If I enabled performance.client-io-threads, then with the same work load compared to not-enabling, I am seeing that heal completion takes about double the time. What I did: Settings: Default; no specific options set Settings: Default; no specific options set Volume type:14+2) Nodes: 6 VMs each hosting one brick each of 8GB (3.1.3 3.7.9-10 7.2rhel) Other Cluster Info: there are about another 5 volumes, but all were offlined Test setup: mounted the volume only on one client -fuse (7.2rhel 3.7.9-10) Opened two terminals of the same client and started below IOs: Term1: created a directory dir1 under root and started below IO for i in {1..50};do dd if=/dev/urandom of=bgfile.$i count=997 bs=1000000;done Term2:created a directory dir2 under root and started below IO for i in {1..50};do dd if=/dev/urandom of=bgfile.$i count=997 bs=1000000;done After about 4 files(2 from each terminal) ie about 4GB total size created, brought down brick1 and left it dead till 50GB of data was created in total(so ~46GB to be healed) brought back brick1 using vol start force, while the IOs were still going on Result: Took about 7 Mins to heal the data Re-ran same scenario with performance.client-io-threads enabled, it took about 15 min time.
Nag, There are two things I would like to know before looking closely at this bug. 1) In ec there is an issue where directory that needs to create the files is listed last compared to the files in that directory. So what I would like to make sure is if this is the same issue or not. Could you modify the test to do it this way? 1) create the empty files before you bring the bricks down. 2) Do dd on the files while the bricks are down. 3) Measure the time it takes to heal now. IMO, we see 2 problems which need to be fixed in ec when it comes to healing. 1) Making sure parent directory of the files is healed before the files in the directory 2) Making sure two heals on same file don't lead to waiting for heal to complete. Both of these should be addressed. Pranith
Pranith, Retried the steps mentioned by you, I don't see any(minimal) performance difference between toggling performance.client-io-threads b/w on/off However, one question; then why am I seeing in my previous case, with the same kind of work load?
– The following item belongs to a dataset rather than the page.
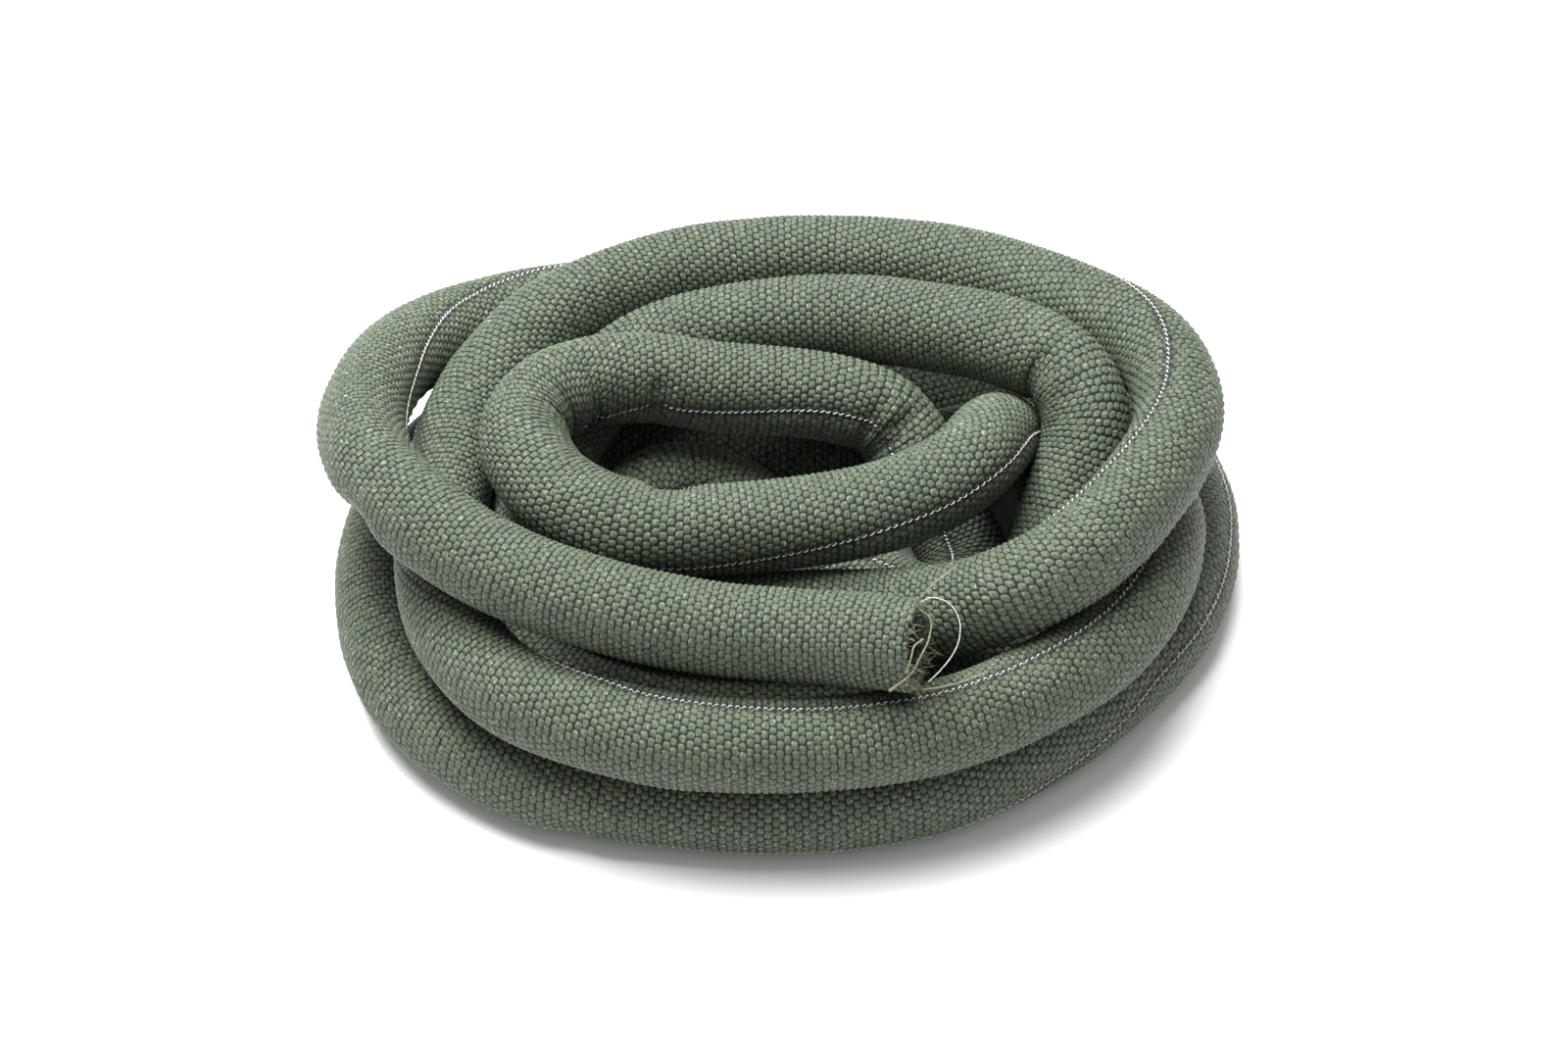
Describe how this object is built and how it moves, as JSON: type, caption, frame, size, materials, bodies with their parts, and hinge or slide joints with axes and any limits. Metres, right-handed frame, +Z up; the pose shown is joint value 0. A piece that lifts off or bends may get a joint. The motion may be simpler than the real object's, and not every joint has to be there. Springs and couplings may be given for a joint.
{
  "type": "soaker hose",
  "caption": "Woven textile soaker hose lying in a loose heap of turns, one cut end open on top, with a lock thread along its seam and frayed yarns at the cut.",
  "frame": {"origin": "On the ground under the middle of the heap's bounding box.", "axes": "+Z is up. The heap is longest along X. The open cut end is at the front, low Y, on top, and faces +X."},
  "size_m": [0.2277, 0.1957, 0.0688],
  "materials": {
    "olive_textile": "coarse plain weave of dull olive-green yarn",
    "olive_yarn": "dull spun yarn, a little fuzzy",
    "clear_nylon": "clear to milky monofilament"
  },
  "bodies": {
    "root": {"woven_jacket": "olive_textile", "lock_thread": "clear_nylon", "lock_thread_tail": "clear_nylon", "frayed_yarn_long": "olive_yarn", "frayed_yarn_near": "olive_yarn", "frayed_yarn_low": "olive_yarn", "frayed_yarn_upright": "olive_yarn"}
  },
  "joints": []
}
(In reply to nchilaka from comment #3) > Pranith, > Retried the steps mentioned by you, I don't see any(minimal) performance > difference between toggling performance.client-io-threads b/w on/off > > However, one question; then why am I seeing in my previous case, with the > same kind of work load? Nag, There is no consistency in heal times at the moment because of entry heal marking code. So what happens directory is marked for healing well after the files that need heal are marked. Every 10 minutes a heal is triggered. So the brick could have been brought up just 1-2 minutes before the timer is expired(where it took 7 minutes) in first case and 7-8 minutes before the timer is expired(Where it took 15 minutes) in the second case of your bug description. If you run the same test with client-io-threads ON multiple times, you will see different times because of this timing issue. Until this marking problem is addressed We will see this problem IMO. Pranith
Guys, any specific reason why the comments need to be private here? Nag - With this hypothesis I believe you'd be able to close this BZ and file a new one with existing issues highlighted by Pranith.
(In reply to Atin Mukherjee from comment #5) > Guys, any specific reason why the comments need to be private here? > > Nag - With this hypothesis I believe you'd be able to close this BZ and file > a new one with existing issues highlighted by Pranith. I have the habit of adding downstream comments as private. Removed them.
This is the last comment from Nag in mail, which confirms that this is observed due to same bug we are following with the bz 1361513 Mail from Nag: I have retried the case by creating 400GB of data on two different vols(one vol has client-io enabled and another it is not enabled). This time as soon as I brought the brick up, I triggered the heal manually. I don't see any difference in the time heal completion takes b/w the two volume. Closing this as Dup to 1361513 *** This bug has been marked as a duplicate of bug 1361513 ***